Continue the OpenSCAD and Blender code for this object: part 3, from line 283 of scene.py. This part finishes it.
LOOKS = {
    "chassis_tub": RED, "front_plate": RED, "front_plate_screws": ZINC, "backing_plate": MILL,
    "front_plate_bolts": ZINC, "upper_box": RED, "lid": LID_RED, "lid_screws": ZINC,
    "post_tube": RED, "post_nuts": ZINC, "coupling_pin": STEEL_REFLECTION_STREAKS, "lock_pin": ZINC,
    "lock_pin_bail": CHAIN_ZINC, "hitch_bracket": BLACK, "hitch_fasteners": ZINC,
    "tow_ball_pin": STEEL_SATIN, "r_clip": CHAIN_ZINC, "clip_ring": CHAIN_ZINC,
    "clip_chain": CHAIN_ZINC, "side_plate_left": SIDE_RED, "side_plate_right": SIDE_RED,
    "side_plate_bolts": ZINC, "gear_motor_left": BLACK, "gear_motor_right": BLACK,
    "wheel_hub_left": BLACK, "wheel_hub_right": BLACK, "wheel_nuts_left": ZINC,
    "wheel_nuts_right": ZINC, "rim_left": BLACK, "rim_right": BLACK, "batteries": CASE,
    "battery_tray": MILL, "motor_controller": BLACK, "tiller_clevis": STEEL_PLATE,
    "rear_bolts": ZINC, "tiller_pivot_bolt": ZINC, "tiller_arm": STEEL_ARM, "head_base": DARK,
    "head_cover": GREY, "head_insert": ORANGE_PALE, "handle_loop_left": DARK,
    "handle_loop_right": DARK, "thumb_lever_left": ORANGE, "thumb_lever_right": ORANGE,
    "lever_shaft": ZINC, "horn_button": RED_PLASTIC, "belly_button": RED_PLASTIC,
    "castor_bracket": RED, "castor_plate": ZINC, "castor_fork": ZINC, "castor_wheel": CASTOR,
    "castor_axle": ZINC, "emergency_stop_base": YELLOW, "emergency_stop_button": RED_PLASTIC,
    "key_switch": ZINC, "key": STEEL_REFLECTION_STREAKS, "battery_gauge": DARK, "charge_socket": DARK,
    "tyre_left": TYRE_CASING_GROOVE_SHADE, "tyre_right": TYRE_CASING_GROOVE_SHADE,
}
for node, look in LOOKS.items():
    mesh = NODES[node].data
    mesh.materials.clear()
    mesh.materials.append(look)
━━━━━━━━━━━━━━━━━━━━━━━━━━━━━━
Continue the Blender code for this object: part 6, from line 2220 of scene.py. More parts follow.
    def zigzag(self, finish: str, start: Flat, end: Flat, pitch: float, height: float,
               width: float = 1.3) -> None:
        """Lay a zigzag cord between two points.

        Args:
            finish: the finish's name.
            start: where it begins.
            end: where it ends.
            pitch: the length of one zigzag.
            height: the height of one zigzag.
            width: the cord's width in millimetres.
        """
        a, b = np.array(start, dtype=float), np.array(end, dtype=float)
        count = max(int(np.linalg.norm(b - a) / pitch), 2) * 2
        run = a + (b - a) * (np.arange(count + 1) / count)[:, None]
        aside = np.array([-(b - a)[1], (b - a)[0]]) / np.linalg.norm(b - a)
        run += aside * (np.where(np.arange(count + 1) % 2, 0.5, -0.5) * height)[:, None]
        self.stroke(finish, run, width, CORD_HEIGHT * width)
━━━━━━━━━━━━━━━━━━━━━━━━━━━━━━
Given problem:
From the records above, retype only the lines starting at the line that contains "Continue the Blender" and ending at the line that contains "self.stroke(finish, run, width, CORD_HEIGHT", both included.

Solution:
Continue the Blender code for this object: part 6, from line 2220 of scene.py. More parts follow.
    def zigzag(self, finish: str, start: Flat, end: Flat, pitch: float, height: float,
               width: float = 1.3) -> None:
        """Lay a zigzag cord between two points.

        Args:
            finish: the finish's name.
            start: where it begins.
            end: where it ends.
            pitch: the length of one zigzag.
            height: the height of one zigzag.
            width: the cord's width in millimetres.
        """
        a, b = np.array(start, dtype=float), np.array(end, dtype=float)
        count = max(int(np.linalg.norm(b - a) / pitch), 2) * 2
        run = a + (b - a) * (np.arange(count + 1) / count)[:, None]
        aside = np.array([-(b - a)[1], (b - a)[0]]) / np.linalg.norm(b - a)
        run += aside * (np.where(np.arange(count + 1) % 2, 0.5, -0.5) * height)[:, None]
        self.stroke(finish, run, width, CORD_HEIGHT * width)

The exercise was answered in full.